Las personas más cercanas a menudo, aquellos que más me quieren, pueden desaprobar cosas que hago. Pero no quiero paralizarme por lo que me dicen. Tengo el derecho a ser original. No entro en conflicto.

Acepto tanto el halago como la crítica. Sé que la autoestima se construye desde mi niñez. Y los juicios negativos sobre mi persona se van cimentando en mi subconsciente. Cuando vuelvo a escuchar comentarios parecidos a los que recibí siendo pequeño vuelvo a sufrir, a sangrar por mi herida. ¡Cuánto tengo que cuidar lo que le digo a un niño, a un hijo, a un alumno, a un hermano pequeño! Frases como esta deberían estar prohibidas: «Tú nunca has valido para esto. Tú no tienes ese don. No sabes hacerlo, no puedes. Nunca has podido. Siempre lo vas a hacer mal».

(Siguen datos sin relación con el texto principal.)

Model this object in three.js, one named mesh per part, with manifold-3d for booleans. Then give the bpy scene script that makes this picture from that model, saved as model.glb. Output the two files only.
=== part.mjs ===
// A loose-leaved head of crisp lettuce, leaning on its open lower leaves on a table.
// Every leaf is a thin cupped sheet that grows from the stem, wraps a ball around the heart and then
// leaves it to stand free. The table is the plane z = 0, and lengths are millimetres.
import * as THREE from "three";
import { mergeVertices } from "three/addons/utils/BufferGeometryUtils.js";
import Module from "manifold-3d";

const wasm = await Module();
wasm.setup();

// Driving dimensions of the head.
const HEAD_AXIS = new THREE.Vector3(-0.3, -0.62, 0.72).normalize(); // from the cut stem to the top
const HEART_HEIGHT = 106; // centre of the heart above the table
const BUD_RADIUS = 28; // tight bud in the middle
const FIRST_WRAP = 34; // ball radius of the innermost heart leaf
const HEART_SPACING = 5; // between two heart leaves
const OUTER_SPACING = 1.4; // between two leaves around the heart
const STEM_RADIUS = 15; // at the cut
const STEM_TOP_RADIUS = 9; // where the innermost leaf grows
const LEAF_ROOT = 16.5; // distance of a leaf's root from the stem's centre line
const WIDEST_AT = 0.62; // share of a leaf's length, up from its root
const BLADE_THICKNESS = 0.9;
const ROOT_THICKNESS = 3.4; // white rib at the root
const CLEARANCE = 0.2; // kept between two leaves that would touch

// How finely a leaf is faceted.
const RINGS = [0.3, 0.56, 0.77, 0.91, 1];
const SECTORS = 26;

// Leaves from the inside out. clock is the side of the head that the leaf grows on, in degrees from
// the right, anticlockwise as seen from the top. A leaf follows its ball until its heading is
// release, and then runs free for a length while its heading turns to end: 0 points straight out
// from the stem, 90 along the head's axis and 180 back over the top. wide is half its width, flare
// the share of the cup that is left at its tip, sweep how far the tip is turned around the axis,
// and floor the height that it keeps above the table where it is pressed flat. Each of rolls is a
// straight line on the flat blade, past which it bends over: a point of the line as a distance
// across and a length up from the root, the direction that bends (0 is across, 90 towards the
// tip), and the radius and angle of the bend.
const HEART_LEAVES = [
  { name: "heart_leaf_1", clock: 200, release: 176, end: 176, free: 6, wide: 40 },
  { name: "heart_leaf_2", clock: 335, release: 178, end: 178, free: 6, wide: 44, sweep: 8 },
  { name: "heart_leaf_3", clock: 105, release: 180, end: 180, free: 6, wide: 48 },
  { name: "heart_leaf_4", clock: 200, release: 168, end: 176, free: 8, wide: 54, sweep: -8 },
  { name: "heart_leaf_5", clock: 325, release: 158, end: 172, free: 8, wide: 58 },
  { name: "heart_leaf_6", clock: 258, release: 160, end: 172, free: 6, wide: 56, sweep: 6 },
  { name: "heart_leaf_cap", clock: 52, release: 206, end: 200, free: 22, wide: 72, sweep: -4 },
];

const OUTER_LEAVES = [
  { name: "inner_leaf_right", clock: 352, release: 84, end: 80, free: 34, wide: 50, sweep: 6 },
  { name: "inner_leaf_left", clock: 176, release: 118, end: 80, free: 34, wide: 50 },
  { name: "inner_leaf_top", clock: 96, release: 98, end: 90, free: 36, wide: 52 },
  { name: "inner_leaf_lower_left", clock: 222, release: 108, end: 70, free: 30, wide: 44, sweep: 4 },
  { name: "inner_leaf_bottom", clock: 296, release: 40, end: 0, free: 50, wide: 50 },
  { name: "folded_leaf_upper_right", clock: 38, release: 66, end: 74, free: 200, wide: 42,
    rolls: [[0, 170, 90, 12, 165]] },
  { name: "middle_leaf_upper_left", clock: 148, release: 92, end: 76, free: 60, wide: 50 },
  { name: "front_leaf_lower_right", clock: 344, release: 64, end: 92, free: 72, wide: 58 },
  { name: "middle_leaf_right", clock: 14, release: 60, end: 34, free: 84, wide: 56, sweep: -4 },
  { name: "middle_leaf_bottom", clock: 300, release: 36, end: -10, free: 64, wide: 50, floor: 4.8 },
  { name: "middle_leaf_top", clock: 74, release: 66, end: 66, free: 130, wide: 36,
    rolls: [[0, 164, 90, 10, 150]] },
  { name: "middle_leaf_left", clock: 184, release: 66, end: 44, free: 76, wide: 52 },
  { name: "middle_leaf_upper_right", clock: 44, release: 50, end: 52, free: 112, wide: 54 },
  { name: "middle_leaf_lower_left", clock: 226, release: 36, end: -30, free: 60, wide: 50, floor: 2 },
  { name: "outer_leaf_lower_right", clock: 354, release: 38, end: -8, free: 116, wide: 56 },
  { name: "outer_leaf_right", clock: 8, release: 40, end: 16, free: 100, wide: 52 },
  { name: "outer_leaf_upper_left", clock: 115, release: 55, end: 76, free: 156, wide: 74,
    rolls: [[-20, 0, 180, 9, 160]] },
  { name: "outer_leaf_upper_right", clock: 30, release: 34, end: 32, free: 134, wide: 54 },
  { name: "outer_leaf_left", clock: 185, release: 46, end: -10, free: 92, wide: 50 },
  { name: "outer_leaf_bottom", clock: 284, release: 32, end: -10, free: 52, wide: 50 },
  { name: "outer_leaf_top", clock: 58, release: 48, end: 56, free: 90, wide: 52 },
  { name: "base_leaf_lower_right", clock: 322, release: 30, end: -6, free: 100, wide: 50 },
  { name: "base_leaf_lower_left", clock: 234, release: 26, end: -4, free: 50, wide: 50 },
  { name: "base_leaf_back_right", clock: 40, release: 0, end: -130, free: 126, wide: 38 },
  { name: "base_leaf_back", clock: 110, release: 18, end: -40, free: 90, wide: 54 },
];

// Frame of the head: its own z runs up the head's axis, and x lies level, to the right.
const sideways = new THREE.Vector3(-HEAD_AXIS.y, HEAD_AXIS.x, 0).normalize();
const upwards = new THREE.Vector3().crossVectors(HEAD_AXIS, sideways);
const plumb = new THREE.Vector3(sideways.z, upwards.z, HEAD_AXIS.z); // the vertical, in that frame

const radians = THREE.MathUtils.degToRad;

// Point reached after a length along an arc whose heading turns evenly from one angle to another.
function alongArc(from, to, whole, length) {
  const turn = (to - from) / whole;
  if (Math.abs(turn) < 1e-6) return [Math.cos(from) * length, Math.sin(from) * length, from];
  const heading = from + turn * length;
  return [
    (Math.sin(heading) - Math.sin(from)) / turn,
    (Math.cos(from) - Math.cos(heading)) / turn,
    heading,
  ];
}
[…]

Esos comentarios los grabo en mi alma. En el fondo del corazón. No me olvido. Y luego cuando escucho lo mismo de otros, en otro momento de mi vida, surgen las mismas dudas. Lo leo en las redes sociales. Recibo mensajes anónimos. Y me lo vuelvo a creer. Y el mensaje se refuerza en mi corazón: «Yo no valgo. Nunca he valido. Nunca seré capaz. ¿Para qué sigo intentándolo? Nunca me va a resultar».

¿Cómo puede ser que comentarios de personas que no conozco y no me conocen puedan hacerme caer en la depresión? Es curioso el poder de las redes sociales. El poder de la opinión de los hombres. Digo cualquier cosa y tiene efecto inmediato. Tengo impunidad para decir lo que quiero. Es peligroso. Debería cuidar más lo que digo y lo que escribo. Pero al mismo tiempo quisiera ser más libre de las opiniones que el mundo vierte sobre mí. ¿Qué es lo que Dios piensa sobre mí? ¿Qué imagen tiene Él de mí? ¿Cómo me mira? Dios ve mi belleza oculta, me mira con misericordia, se alegra de todo lo que hago.

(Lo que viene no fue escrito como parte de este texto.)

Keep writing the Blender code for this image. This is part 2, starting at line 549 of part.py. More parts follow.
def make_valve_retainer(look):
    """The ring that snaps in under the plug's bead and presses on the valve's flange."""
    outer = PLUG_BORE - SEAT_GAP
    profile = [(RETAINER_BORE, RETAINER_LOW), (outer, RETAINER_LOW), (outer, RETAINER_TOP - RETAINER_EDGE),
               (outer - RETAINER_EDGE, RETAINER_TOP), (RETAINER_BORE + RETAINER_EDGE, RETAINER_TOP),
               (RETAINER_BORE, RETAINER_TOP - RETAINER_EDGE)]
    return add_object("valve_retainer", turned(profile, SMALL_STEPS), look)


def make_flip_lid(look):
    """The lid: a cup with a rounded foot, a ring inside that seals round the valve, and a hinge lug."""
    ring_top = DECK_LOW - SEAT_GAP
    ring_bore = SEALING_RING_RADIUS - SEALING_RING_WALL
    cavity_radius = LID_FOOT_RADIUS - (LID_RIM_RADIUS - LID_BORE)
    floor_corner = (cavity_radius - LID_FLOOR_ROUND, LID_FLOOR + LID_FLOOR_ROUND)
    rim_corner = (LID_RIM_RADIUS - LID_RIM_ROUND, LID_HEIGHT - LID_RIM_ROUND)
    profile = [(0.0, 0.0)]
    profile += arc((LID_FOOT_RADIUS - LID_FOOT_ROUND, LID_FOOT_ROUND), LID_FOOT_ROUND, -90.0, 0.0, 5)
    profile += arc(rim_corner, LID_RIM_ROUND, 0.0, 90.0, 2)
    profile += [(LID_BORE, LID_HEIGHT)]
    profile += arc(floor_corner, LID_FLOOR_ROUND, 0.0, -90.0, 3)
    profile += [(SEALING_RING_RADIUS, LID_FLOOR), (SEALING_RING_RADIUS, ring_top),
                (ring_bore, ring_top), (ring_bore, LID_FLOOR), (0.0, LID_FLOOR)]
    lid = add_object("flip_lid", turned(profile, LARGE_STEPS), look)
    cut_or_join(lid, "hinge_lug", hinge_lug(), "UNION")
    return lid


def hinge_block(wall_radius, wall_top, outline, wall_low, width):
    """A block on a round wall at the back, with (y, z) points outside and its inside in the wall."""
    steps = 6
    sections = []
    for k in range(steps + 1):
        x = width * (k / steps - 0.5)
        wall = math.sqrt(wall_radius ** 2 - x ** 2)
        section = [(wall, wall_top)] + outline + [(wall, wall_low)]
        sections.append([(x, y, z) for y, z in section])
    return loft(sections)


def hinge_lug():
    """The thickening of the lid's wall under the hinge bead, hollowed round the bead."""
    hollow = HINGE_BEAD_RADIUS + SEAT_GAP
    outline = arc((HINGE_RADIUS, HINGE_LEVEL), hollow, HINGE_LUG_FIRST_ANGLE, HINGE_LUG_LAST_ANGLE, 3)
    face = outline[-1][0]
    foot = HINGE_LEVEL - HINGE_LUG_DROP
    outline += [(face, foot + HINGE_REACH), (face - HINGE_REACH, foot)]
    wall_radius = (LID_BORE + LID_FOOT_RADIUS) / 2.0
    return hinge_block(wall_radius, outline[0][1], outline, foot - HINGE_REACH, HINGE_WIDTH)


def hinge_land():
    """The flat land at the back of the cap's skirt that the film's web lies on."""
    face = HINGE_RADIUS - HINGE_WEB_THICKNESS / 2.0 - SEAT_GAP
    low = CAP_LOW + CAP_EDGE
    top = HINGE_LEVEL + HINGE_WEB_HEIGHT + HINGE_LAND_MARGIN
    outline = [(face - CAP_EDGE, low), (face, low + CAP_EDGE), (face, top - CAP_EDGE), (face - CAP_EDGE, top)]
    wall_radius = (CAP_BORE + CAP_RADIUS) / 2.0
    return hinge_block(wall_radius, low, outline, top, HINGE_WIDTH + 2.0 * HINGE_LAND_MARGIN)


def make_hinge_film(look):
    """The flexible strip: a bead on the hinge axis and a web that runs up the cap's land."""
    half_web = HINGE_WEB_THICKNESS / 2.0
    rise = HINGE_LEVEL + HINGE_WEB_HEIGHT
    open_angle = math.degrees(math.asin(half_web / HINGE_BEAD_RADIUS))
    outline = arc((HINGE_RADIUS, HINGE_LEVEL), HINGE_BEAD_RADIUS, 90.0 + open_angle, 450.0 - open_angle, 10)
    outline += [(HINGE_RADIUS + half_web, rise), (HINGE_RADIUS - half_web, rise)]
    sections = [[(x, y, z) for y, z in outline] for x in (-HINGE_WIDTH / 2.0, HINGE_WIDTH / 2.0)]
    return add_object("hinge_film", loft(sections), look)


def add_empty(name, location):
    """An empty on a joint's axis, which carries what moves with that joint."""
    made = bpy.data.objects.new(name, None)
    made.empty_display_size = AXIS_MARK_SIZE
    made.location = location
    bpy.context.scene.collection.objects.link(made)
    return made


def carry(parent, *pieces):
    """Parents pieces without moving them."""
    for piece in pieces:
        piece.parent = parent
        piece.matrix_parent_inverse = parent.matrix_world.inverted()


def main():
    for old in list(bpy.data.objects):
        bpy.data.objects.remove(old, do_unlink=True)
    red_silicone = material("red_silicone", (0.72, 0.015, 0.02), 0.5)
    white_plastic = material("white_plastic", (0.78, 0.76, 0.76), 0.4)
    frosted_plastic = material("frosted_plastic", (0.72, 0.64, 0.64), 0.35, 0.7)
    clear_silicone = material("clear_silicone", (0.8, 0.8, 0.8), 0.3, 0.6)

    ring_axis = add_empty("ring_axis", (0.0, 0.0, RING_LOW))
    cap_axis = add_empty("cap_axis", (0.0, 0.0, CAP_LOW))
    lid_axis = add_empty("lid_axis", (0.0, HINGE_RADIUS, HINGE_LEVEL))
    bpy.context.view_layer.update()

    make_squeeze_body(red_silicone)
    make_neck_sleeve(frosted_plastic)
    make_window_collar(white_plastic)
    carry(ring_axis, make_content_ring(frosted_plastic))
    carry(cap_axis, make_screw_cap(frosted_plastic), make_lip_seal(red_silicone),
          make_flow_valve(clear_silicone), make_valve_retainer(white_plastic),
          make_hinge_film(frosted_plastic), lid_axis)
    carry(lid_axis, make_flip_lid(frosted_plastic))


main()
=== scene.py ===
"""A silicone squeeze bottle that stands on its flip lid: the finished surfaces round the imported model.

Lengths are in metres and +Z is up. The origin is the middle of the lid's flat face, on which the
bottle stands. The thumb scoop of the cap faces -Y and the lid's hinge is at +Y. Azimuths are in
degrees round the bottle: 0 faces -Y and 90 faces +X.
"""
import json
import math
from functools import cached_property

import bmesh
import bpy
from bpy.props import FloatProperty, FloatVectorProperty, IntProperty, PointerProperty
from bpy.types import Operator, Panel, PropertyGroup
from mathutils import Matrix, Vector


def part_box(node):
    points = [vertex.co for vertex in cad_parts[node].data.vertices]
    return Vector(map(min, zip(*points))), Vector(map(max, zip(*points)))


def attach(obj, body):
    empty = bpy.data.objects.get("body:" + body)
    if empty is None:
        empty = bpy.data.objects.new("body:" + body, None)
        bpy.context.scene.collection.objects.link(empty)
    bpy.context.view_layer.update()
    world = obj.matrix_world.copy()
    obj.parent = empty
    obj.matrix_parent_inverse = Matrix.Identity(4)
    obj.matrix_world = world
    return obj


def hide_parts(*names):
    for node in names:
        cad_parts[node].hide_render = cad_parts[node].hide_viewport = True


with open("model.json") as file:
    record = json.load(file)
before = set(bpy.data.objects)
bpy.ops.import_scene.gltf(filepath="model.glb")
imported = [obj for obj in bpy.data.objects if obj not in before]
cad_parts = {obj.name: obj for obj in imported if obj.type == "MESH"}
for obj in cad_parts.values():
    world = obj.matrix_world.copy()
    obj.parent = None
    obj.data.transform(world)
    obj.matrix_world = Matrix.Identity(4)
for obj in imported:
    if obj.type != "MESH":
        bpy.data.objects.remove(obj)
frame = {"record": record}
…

No me mira como me mira el mundo. No se fija en la apariencia, ve el corazón. Pero yo dudo. Creo que se fija sólo en mi pecado, que le decepcionan mis límites. Y se detiene avergonzado ante mi fealdad. ¡Qué poco conozco a Dios! Creo conocer más a los hombres y busco ser aprobado y querido por todos. No quiero que nadie se resista a mi amor. No quiero que me juzguen, me critiquen, me condenen. Hoy miro mi vida agradecido. Es como es y tiene tanta belleza. Me alegro de lo bueno que hay en mí. Me impresiona todo lo que Dios puede hacer conmigo cuando me entrego dócilmente en sus manos. Le doy gracias. María entonó en casa de Isabel su Magníficat. Dándole gracias a Dios por todo lo que había hecho por Ella. ¿No podría yo también escribir mi propio magníficat agradecido?

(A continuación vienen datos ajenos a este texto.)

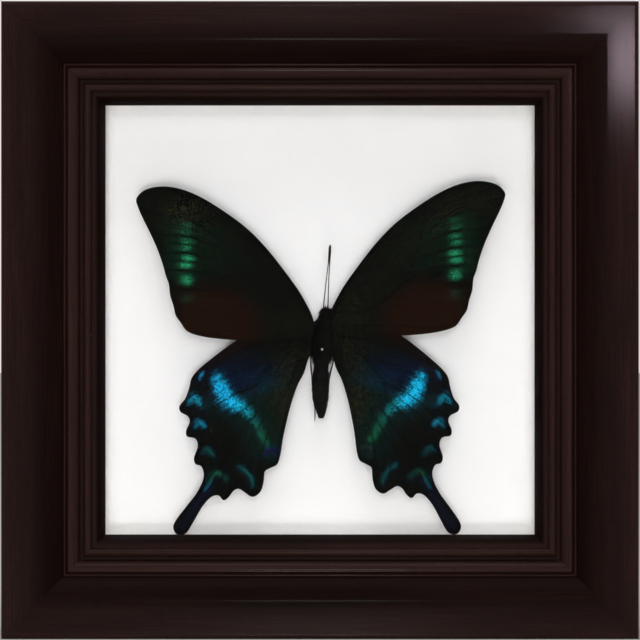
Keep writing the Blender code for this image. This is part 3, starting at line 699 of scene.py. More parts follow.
def boxes_mesh(name, boxes, material_index=0):
    """One mesh of plain boxes, each given by its two corners in metres."""
    unit = np.array([(x, y, z) for x in (0, 1) for y in (0, 1) for z in (0, 1)], float)
    sides = np.array(((0, 1, 3, 2), (4, 6, 7, 5), (0, 4, 5, 1), (2, 3, 7, 6), (0, 2, 6, 4), (1, 5, 7, 3)))
    low, high = (np.array([box[k] for box in boxes], float)[:, None] for k in (0, 1))
    points = low + unit * (high - low)
    faces = (sides[None] + 8 * np.arange(len(boxes))[:, None, None]).reshape(-1, 4)
    mesh = mesh_from(name, points, faces.tolist(), sharp=20.0)
    mesh.polygons.foreach_set("material_index", np.full(len(faces), material_index, np.int32))
    return mesh


def slot_boxes():
    """The saw cuts and punched slots that the bottom rail's tabs and nails sit in, about the
    frame's centre: each is a node's own box with a little room round it."""
    room = 0.08 * MM
    shift = Vector((0.0, FRONT_Y, HALF_SIDE * MM))
    boxes = []
    for node in ("flexi_point_bottom_1", "flexi_point_bottom_2"):
        low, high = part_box(node)
        boxes.append((np.array(low - shift) - room, np.array(high - shift) + room))
    for node, side in (("v_nail_bottom_left", -1), ("v_nail_bottom_right", 1)):
        low, high = (np.array(corner - shift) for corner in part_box(node))
        foot_high = high.copy()
        foot_high[2] = low[2] + 0.5 * MM
        foot_high[1] += 2.0 * MM
        boxes.append((low - room, foot_high + room))
    return boxes


class SPECIMEN_OT_moulding(bpy.types.Operator):
    """Make the four mitred rails of the frame"""

    bl_idname = "specimen.moulding"
    bl_label = "Frame rails"

    def execute(self, context):
        settings = context.scene.specimen_frame
        finishes = [stained_wood(settings), raw_wood_back(settings)]
        cutter = bpy.data.objects.new("rail_slots", boxes_mesh("rail_slots", slot_boxes(), 1))
        context.scene.collection.objects.link(cutter)
        for finish in finishes:
            cutter.data.materials.append(finish)
        for number, side in enumerate(("bottom", "left", "top", "right")):
            blank = bpy.data.objects.new("rail_blank", rail_mesh(settings, number))
            context.scene.collection.objects.link(blank)
            for finish in finishes:
                blank.data.materials.append(finish)
            cut = blank.modifiers.new("slots", "BOOLEAN")
            cut.operation = "DIFFERENCE"
            cut.solver = "EXACT"
            cut.object = cutter
            graph = context.evaluated_depsgraph_get()
            mesh = bpy.data.meshes.new_from_object(blank.evaluated_get(graph))
            bpy.data.objects.remove(blank, do_unlink=True)
            turn = Matrix.Rotation(number * math.pi / 2, 4, "Y")
            mesh.transform(Matrix.Translation((0.0, FRONT_Y, HALF_SIDE * MM)) @ turn)
            add_piece("moulding_" + side, mesh, [], ["rail_" + side])
        bpy.data.objects.remove(cutter, do_unlink=True)
        return {"FINISHED"}


class SPECIMEN_OT_fixings(bpy.types.Operator):
    """Finish the corner nails and the bendable tabs"""

    bl_idname = "specimen.fixings"
    bl_label = "Nails and tabs"

    def execute(self, context):
        steel = plated_steel("zinc_plated_steel", context.scene.specimen_frame.zinc, 0.12, 0.36)
        for node in sorted(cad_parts):
            if node.startswith(("v_nail", "flexi_point")):
                softened_copy("steel_" + node, node, steel, 0.06)
        return {"FINISHED"}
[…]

Mi alma se alegra en el Señor porque hace maravillas con mi vida, en mi alma. Ese espíritu agradecido ante la vida me hace inmune a las críticas y desprecios. Me hace inmune ante las injusticias y difamaciones. Me hace inmune ante las agresiones de los que no me quieren. Miro agradecido mi vida como es. La miro llena de alegría. Una mirada agradecida es la que sana mi corazón enfermo y tan necesitado de reconocimiento. Le doy gracias a Dios por todo lo que ha hecho conmigo. No dudo de Él. Me ama con locura y hace obras grandes en mí.